His first public performance was Folsom Prison Blues. He was about 7, as he remembers. By the time he was 8 he was playing in nightclubs all over Los Angeles, and by 15 he was performing 6 days a week.

This year Freddie cuts his fourth solo album. He’s a musician, just like his grandma foresaw. How much of it was destiny and how much was plain stubbornness is anyone’s guess, but Freddie believes his grandma’s passion was the one thing she couldn’t teach him.

“It’s got to be God-given. I know people learn to play music, but to be a musician – a real musician, with the heart and soul of a musician – that comes from someplace else. There’s a difference between a guy who plays on the weekends, and a guy who lives in his car ‘cause he ain’t got no gigs, because he loves the music. That same guy could get a job, yeah [laughs]?”

For the past fifty years Freddie Pate has lived the life of the musician.

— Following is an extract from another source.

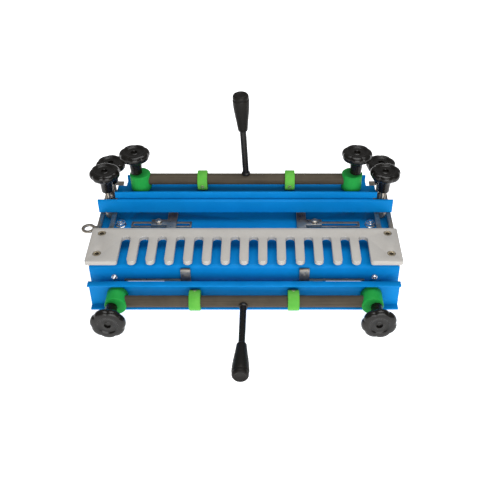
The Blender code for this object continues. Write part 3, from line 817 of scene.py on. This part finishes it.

He learned from the best; as a teenager he heard Al Bruno play and decided that man was going to teach him something.

“I literally latched my ass to him [laughs]. I picked him up and drove him to the shows. I set up his gear. I tore down his gear. I drove him home. I stayed at his house for days at a time. When he got up in the morning I said, ‘Hey man, show me something!’”

Images: A man grows old, but his music knows no age.

That turned out to be a very good decision. After all, there’s no better teacher than the legendary Al Bruno, who won the Academy of Country Music’s Guitar Player of the Year award for 10 years, was awarded Living Legend by the California Country Music Association, and has played guitar on so many hits that you’re practically guaranteed to have heard him before whether you realize it or not. In a very short time Freddie’s guitar playing improved dramatically.

He’s played for the best; opening acts for George Jones, Merle Haggard, Conway Twitty, Willie Nelson, Hank Jr. and pretty much every other major name in country music in the last five decades. While learning from Bruno, he got so good at the guitar that when Bruno couldn’t make a gig, Freddie was the guy they called to take his place.

He’s been on both coasts and everywhere between, and he’s had no success. At least, not the kind of success that 15 year old Freddie dreamed about. And 65 year old Freddie prefers it that way.

“I’d have signed with a label when I was young. I’d have done whatever they told me. You can call it selling out, but if it brings me where I want to be…fame, fortune, a bus, concerts, yeah I’ll do that.

But at some point you mature, and the lack of success in your career – big, commercial success – it’s very freeing; causes you to have a different view of things. I don’t want what the record label wants.”

He never did sign with a label. In the early years, when he might have jumped at the opportunity, none presented itself. When he was older, more experienced, and knew what he needed to do to court a label, he didn’t want to anymore. He had a clear concept of the albums he wanted to produce, and it’s likely a label would just interfere. By his own measure, Freddie Pate has been every bit the success he truly desired.

His first studio album, “Someday”, was produced in 1985. It was actually released in 2001. After completing the album, the record company released a single that didn’t produce a lot of buzz. So they shoved the album on a shelf and forgot it. Fifteen years later Freddie was running a hugely successful Grand Ole Opry style show called the Country Jamboree at the Historic Rice Theater in Crowley, Louisiana. He was selling out a 600 seat theater every show (and would continue to do so throughout the show’s 20 year run). Once he started selling out shows, the record company was suddenly interested in releasing his album.

His second and third albums were both produced by Bobby Terry, one of the most in-demand country music songwriters and producers in the last two decades. His credits include work with artists from Willie Nelson to Taylor Swift, Dolly Parton to Garth Brooks. He’s “the big time,” as Freddie puts it.

While producing “Crossroads” in 2015, Freddie told Terry, “I don’t care if this album sells one copy. I want it to sound like a hit record.”

Terry hired the A-team (Brent Mason, Buddy Hyatt, Scotty Sanders) and created an album that is compositionally tight in music and lyrics and is “[expletive]ing perfect!” according to Freddie. He really likes it. The song “All Watered Down” hit at #17 on the Texas Country Charts, so other people pretty much liked it too.

His third album is a blues effort that really breaks away from the rest of his work and proves Freddie has the vocal range to create a blues album that doesn’t just sound like a country guy having a go at it. As further proof of the album’s authenticity, it made it to the top 20 National Blues Charts.

Freddie Pate’s latest studio album is a tribute to George Jones, a man thought by many to be the greatest country music singer ever. It’s an album he’s wanted to do for a long time but was afraid of. Covering Jones is a tall order, but Freddie isn’t willing to leave his work half done.

With the release of “The Gospel According to Jones”, Freddie Pate has done everything he truly wanted to do. He’s been voted TCMA Guitarist of the Year, Louisiana Guitar Legend, and received numerous CFMA awards as guitar player and producer. It hasn’t been success with a capital $, but it is satisfaction, and that’s a form of success money can’t buy.